Les conditions avantageuses du régime d'Hydro datent du milieu des années 60, à une époque où la situation financière était bien différente. Ainsi, les employés d'Hydro ont droit à une rente annuelle de retraite qui équivaut à 2,25% du salaire annuel moyen de leurs cinq meilleures années de service, multiplié par le nombre d'années de service.

En comparaison, ce taux descend entre 1,3 et 2,0% pour les régimes à prestations déterminées médians au Canada, comme celui de Bénédicte. Pour un régime à cotisations déterminées comme celui de Charles, la rente dépend des rendements en Bourse obtenus par le régime.

Au moment de sa retraite d'Hydro, André n'aura contribué qu'à 33% de son régime, comparativement à 65% pour Bénédicte et à 50% pour Charles.

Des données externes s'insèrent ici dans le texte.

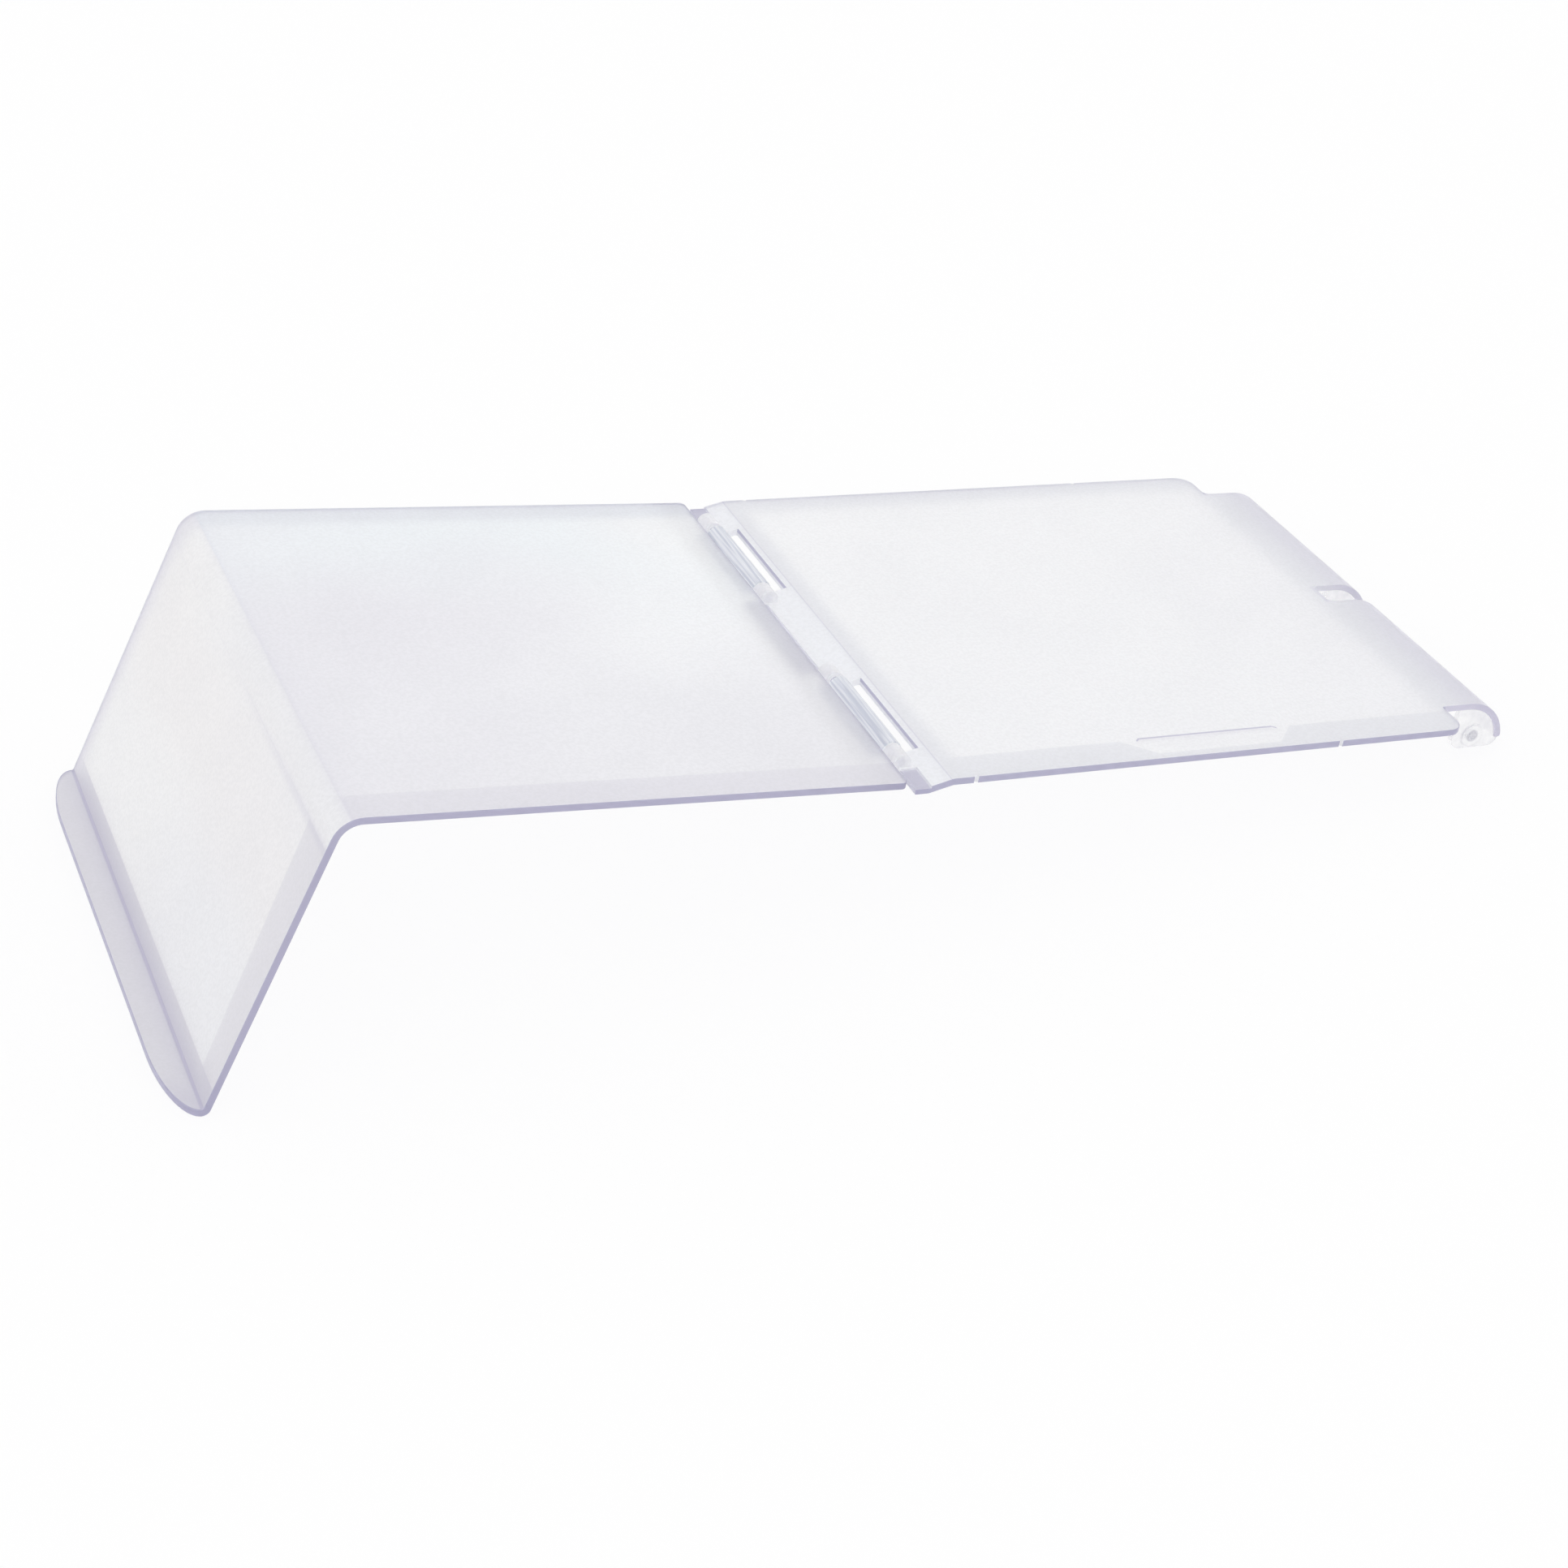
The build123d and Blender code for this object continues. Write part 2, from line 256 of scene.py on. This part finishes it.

Ce n'est pas tout. Les employés d'Hydro peuvent prendre leur retraite avant 65 ans pratiquement sans pénalité. Jusqu'au 1er janvier prochain, le régime prévoit même une rente de raccordement.

Ainsi, la firme Avalon calcule qu'un employé qui prendrait sa retraite à 58 ans, avec 28 ans de service et 60 000$ de salaire, toucherait une rente annuelle de 41 800$. Pour un salaire de 90 000$, la rente grimpe à 59 900$. Dans un cas comme dans l'autre, c'est quatre fois plus que l'employé qui a un régime à cotisations déterminées, comme Charles.

Heureusement, les conditions du régime d'Hydro semblent vouloir s'adapter. Ainsi, les cotisations versées par les employés équivalaient maintenant à 7,5% de leur salaire, en hausse constante depuis quelques années (1% en 2004).

Il reste qu'un employé de 30 ans qui entre chez Hydro cette année obtiendra encore une rente annuelle à 65 ans qui sera entre 39 et 53% plus généreuse que celle des autres régimes au Canada... grâce aux contribuables québécois.